A lot though depends on how the CDB’s loans register in the data. And that is where I at least have the least certainty.

(*) China’s reported holdings of equities in the U.S. data are higher than China’s total (private) holdings of foreign equities in China’s net international investment position data, which is only possible if a meaningful part of the foreign assets of China’s reserve manager—SAFE—are in equities. A technique I use a lot is comparing China’s data on its foreign assets with external data that should measure the same thing, and finding the differences. Google "SAFE investments"; SAFE’s equity holdings aren’t exactly a secret.

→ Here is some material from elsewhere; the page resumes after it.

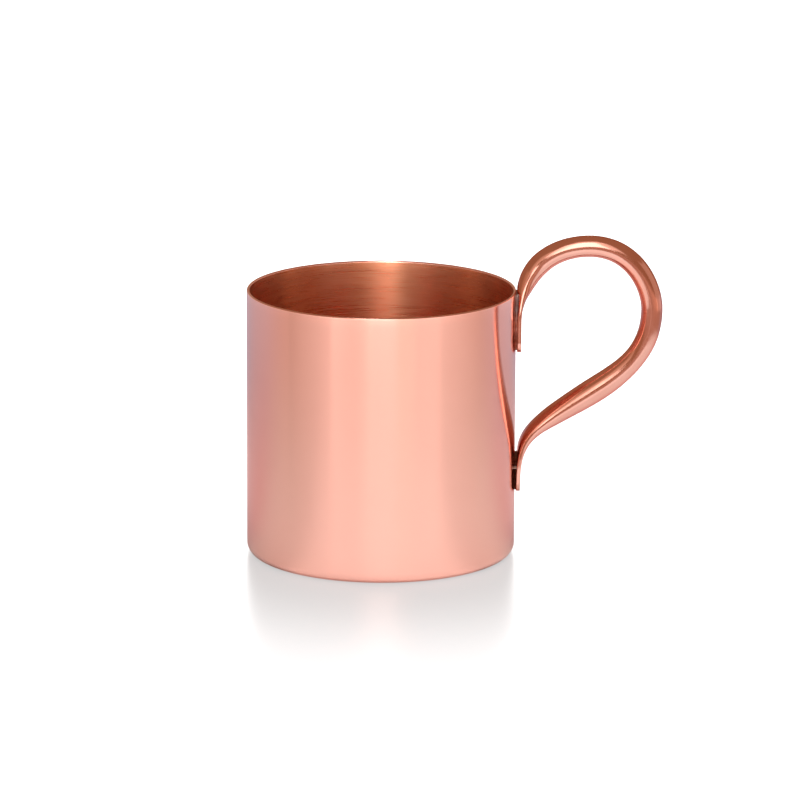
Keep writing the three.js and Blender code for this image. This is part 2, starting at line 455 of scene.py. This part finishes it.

(**) I have added the PBOC’s "other foreign assets" -- reported on the PBOC’s local currency balance sheet -- to China’s reported reserves. These are required reserves that the banks are hold in foreign currency rather than held in renminbi. This adjustment adds about $100 billion to China’s reserves right now. Confusingly, the "other foreign assets" reported by the PBOC and different than the "Other foreign currency assets" reported by SAFE in China’s SDDS disclosure. Similar name, but different things. And I have assumed that China’s dollar share is roughly equal to the global dollar share of reserves. A constant "65 percent in dollars" share would yield a similar estimate.